Every record that follows should be printed verbatim.

-------

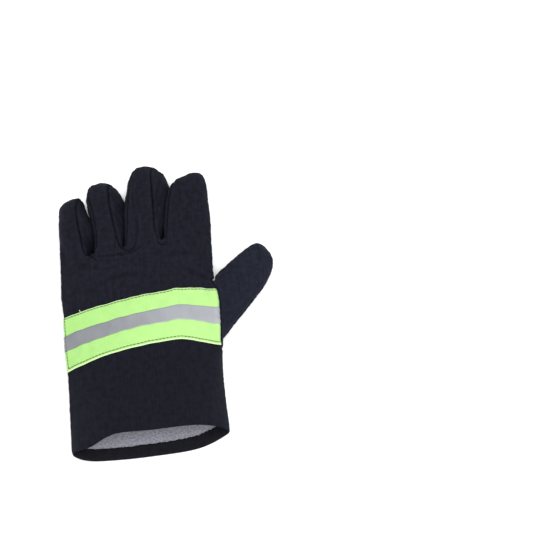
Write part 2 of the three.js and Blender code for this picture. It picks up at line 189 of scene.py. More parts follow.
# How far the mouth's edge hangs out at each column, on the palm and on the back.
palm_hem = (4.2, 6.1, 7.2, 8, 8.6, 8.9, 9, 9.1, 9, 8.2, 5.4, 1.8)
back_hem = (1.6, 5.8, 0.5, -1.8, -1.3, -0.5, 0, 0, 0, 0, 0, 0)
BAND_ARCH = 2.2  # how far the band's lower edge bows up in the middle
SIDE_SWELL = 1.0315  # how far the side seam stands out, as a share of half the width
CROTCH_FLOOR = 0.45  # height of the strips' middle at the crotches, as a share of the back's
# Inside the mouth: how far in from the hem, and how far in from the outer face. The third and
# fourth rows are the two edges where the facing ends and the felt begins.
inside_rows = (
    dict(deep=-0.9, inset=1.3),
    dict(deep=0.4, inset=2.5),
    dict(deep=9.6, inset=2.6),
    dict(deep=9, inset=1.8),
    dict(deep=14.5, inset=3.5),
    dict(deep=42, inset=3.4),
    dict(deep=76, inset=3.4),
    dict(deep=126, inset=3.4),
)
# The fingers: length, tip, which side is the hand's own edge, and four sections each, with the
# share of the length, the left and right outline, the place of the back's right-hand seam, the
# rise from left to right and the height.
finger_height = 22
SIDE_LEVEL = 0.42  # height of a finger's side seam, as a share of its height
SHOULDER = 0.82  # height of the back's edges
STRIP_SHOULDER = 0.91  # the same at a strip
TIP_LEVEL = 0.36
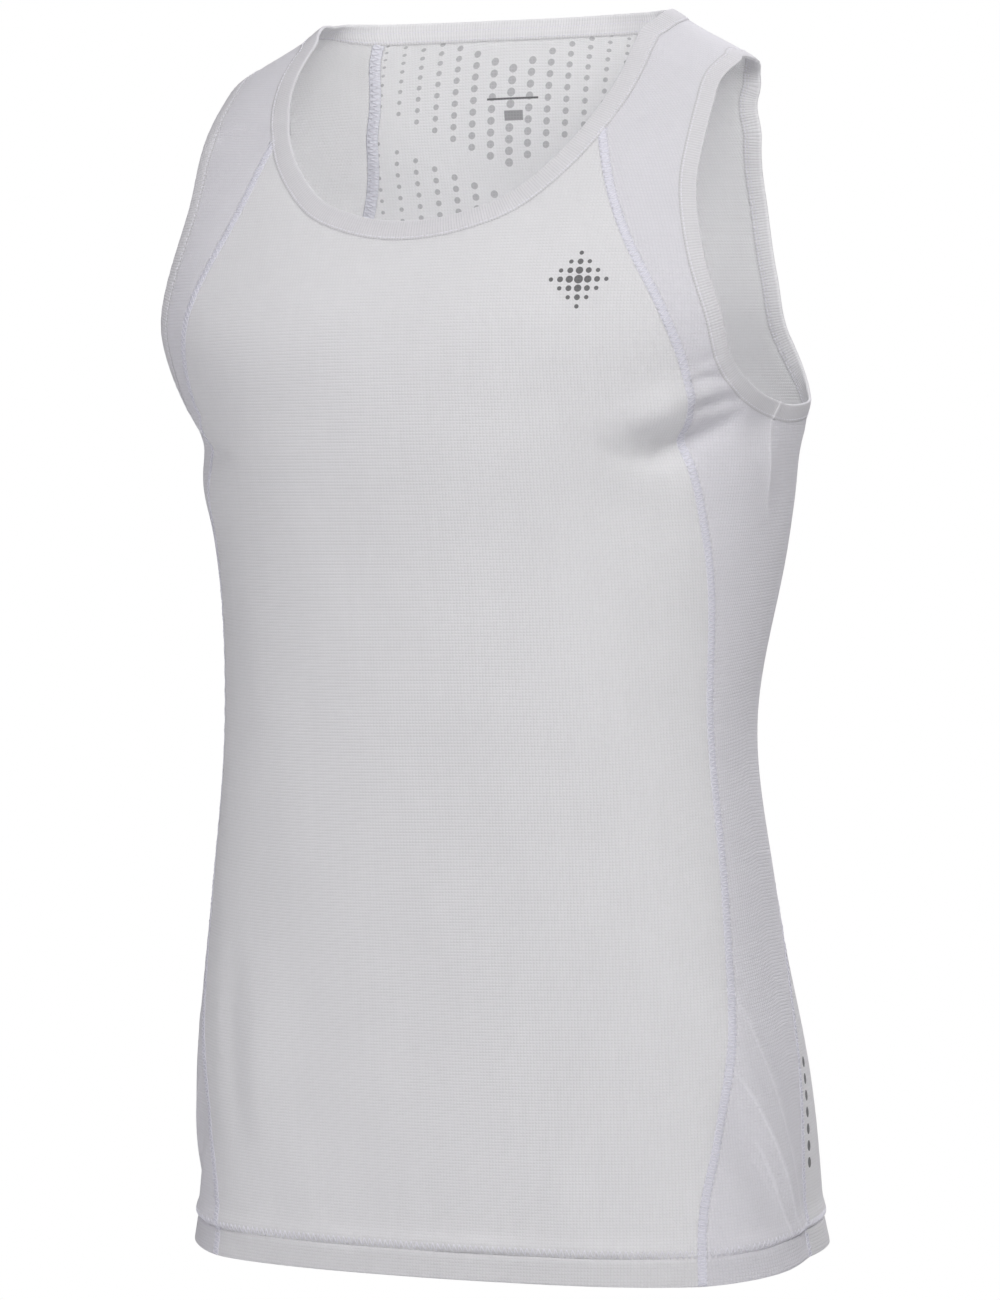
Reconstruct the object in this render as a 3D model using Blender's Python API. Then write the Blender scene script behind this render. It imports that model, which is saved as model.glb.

-------

Task output:
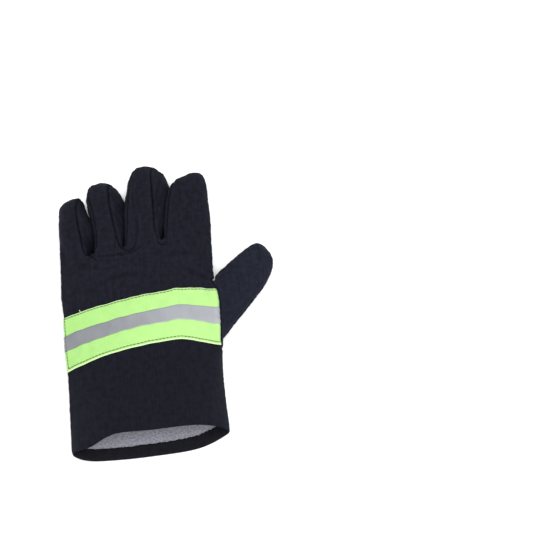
Write part 2 of the three.js and Blender code for this picture. It picks up at line 189 of scene.py. More parts follow.
# How far the mouth's edge hangs out at each column, on the palm and on the back.
palm_hem = (4.2, 6.1, 7.2, 8, 8.6, 8.9, 9, 9.1, 9, 8.2, 5.4, 1.8)
back_hem = (1.6, 5.8, 0.5, -1.8, -1.3, -0.5, 0, 0, 0, 0, 0, 0)
BAND_ARCH = 2.2  # how far the band's lower edge bows up in the middle
SIDE_SWELL = 1.0315  # how far the side seam stands out, as a share of half the width
CROTCH_FLOOR = 0.45  # height of the strips' middle at the crotches, as a share of the back's
# Inside the mouth: how far in from the hem, and how far in from the outer face. The third and
# fourth rows are the two edges where the facing ends and the felt begins.
inside_rows = (
    dict(deep=-0.9, inset=1.3),
    dict(deep=0.4, inset=2.5),
    dict(deep=9.6, inset=2.6),
    dict(deep=9, inset=1.8),
    dict(deep=14.5, inset=3.5),
    dict(deep=42, inset=3.4),
    dict(deep=76, inset=3.4),
    dict(deep=126, inset=3.4),
)
# The fingers: length, tip, which side is the hand's own edge, and four sections each, with the
# share of the length, the left and right outline, the place of the back's right-hand seam, the
# rise from left to right and the height.
finger_height = 22
SIDE_LEVEL = 0.42  # height of a finger's side seam, as a share of its height
SHOULDER = 0.82  # height of the back's edges
STRIP_SHOULDER = 0.91  # the same at a strip
TIP_LEVEL = 0.36
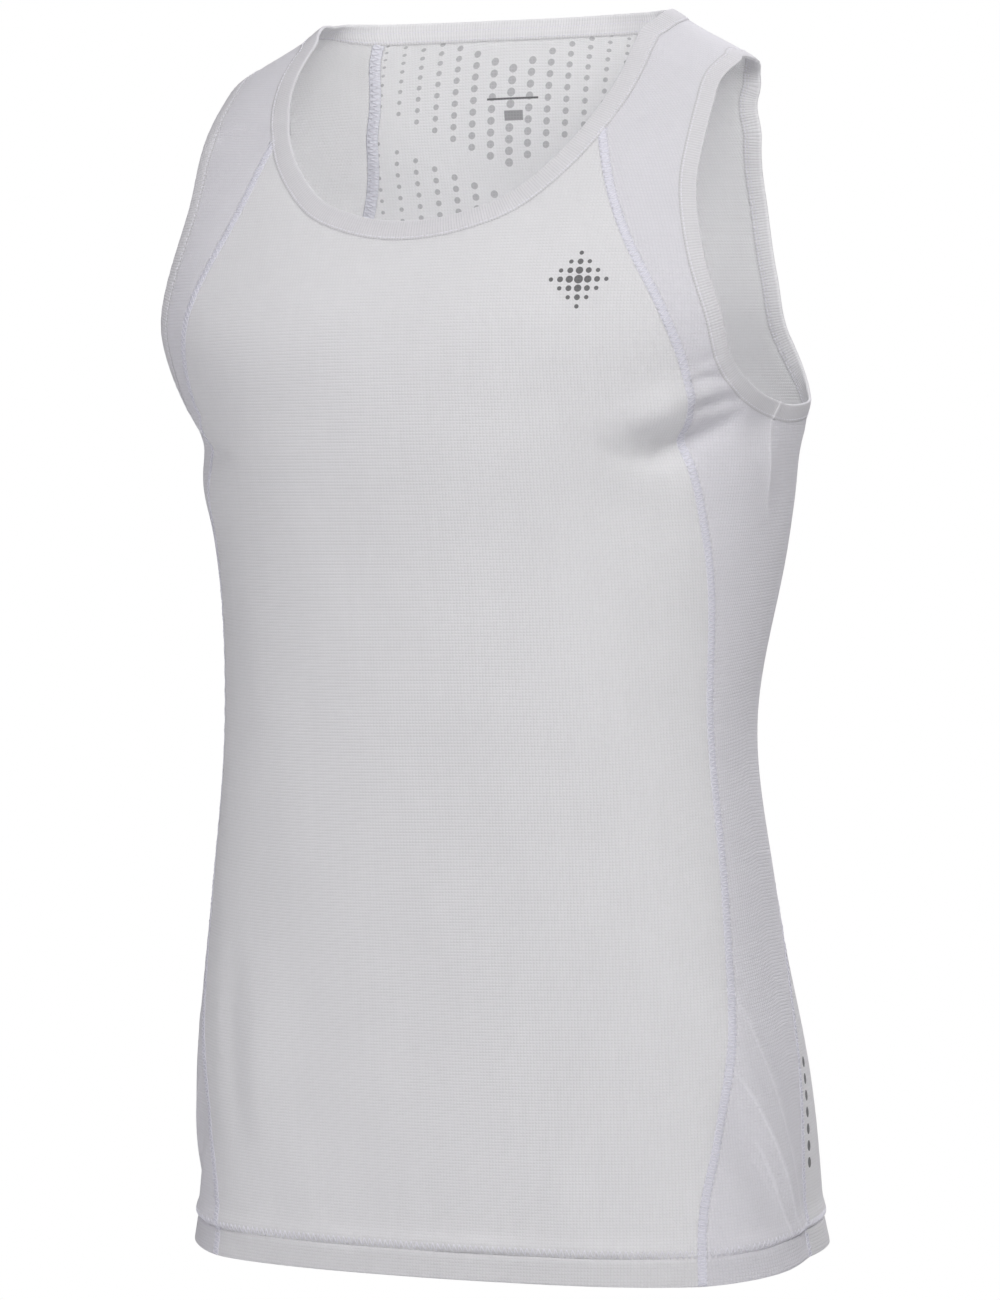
Reconstruct the object in this render as a 3D model using Blender's Python API. Then write the Blender scene script behind this render. It imports that model, which is saved as model.glb.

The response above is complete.